Crispy, golden Southern hush puppies made with cornmeal and buttermilk, perfect as a side for seafood, BBQ, or any Southern meal. These savory fritters are quick to whip up and packed with flavor!
Prep Time 10 minutes
Cook Time 15 minutes
Total Time 25 minutes
Servings: 10
Course: Side Dish
Cuisine: Southern

Ingredients
  

  • 1 cup yellow cornmeal or white cornmeal for a milder flavor
  • ½ cup all-purpose flour
  • 1 tsp baking powder
  • ½ tsp baking soda
  • 1 tsp salt
  • 1 tbsp sugar optional, for a touch of sweetness
  • 1 large egg
  • ¾ cup buttermilk or milk + 1 tsp vinegar for a substitute
  • ¼ cup finely diced onion or 1 tsp onion powder for a smoother texture
  • 2 tbsp melted butter or vegetable oil for a dairy-free option
  • Vegetable oil for frying about 2-3 cups, depending on pan size

Method
 

  1. Mix the dry ingredients: In a large bowl, whisk together cornmeal, flour, baking powder, baking soda, salt, and sugar until well combined.
  2. Combine the wet ingredients: In a separate bowl, beat the egg, then stir in buttermilk, diced onion, and melted butter until smooth.
  3. Form the batter: Gently whisk the dry ingredients until they are barely incorporated after adding the wet components.
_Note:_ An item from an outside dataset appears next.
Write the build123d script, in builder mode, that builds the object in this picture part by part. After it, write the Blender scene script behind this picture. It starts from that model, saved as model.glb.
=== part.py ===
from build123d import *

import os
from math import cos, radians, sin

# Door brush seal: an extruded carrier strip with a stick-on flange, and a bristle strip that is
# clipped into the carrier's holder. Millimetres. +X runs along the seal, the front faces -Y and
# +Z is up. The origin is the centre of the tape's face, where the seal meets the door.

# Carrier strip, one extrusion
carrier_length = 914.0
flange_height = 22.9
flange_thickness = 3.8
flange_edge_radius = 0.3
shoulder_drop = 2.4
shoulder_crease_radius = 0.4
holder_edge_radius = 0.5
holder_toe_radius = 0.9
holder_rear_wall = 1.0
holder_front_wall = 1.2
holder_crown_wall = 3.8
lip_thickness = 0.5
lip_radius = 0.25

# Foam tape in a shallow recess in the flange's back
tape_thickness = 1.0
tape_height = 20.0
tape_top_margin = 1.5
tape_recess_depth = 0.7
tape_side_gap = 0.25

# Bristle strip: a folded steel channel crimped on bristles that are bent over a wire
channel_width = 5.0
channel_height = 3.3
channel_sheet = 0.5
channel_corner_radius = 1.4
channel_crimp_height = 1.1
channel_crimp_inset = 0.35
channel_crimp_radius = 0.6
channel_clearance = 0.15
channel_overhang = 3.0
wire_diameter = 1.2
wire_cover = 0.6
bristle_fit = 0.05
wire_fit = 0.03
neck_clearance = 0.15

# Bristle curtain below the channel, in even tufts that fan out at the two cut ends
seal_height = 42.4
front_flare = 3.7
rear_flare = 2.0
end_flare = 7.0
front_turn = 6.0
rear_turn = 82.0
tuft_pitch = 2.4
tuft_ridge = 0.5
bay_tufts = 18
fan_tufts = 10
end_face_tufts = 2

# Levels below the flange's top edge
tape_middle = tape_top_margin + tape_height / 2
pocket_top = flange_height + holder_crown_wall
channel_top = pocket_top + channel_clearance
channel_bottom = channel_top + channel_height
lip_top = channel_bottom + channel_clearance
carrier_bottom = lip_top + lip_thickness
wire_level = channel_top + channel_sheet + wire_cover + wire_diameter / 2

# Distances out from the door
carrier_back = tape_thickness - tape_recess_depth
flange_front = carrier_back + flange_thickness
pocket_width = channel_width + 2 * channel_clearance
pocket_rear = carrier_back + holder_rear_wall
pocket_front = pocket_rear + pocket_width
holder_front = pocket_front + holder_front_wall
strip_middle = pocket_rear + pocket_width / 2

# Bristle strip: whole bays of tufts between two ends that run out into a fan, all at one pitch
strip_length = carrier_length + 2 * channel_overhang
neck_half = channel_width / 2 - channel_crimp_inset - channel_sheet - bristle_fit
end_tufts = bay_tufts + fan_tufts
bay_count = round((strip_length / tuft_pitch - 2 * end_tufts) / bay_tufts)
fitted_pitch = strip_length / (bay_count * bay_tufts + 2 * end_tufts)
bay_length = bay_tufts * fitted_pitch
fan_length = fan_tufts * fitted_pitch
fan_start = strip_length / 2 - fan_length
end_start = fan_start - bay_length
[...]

Although thick, the batter should be scoopable. Avoid overmixing to keep the hush puppies tender.
  4. Heat the oil: In a deep skillet or Dutch oven, pour enough vegetable oil to reach a depth of about 2 inches. Heat to 350°F (use a thermometer for accuracy).
  5. Fry the hush puppies: Using a small cookie scoop or spoon, drop tablespoon-sized portions of batter into the hot oil, being careful not to overcrowd the pan. Fry until golden brown and crispy, 2 to 3 minutes per side.
  6. Drain and serve: Remove hush puppies with a slotted spoon and drain on a paper towel-lined plate. Serve hot with tartar sauce, remoulade, or a sprinkle of sea salt.

Notes

  • Storage: Store leftovers in an airtight container in the fridge for up to 3 days. Reheat in a 350°F oven for 5 minutes to restore crispiness.
  • Make It Spicy: Add 1-2 tsp chopped jalapeños or ½ tsp cayenne pepper to the batter for a kick.
  • Gluten-Free Option: Use certified gluten-free cornmeal, as the recipe is naturally gluten-free otherwise.
  • Vegan Swap: Substitute buttermilk with plant-based milk + vinegar, use a flax egg (1 tbsp flaxseed + 3 tbsp water), and replace butter with vegetable oil.
  • Baking Option: Preheat oven to 425°F, scoop batter onto a parchment-lined baking sheet, brush with oil, and bake for 12-15 minutes, flipping halfway.
  • Freezing Batter: Freeze batter in an airtight container for up to 3 months. Thaw in the fridge overnight and stir before frying.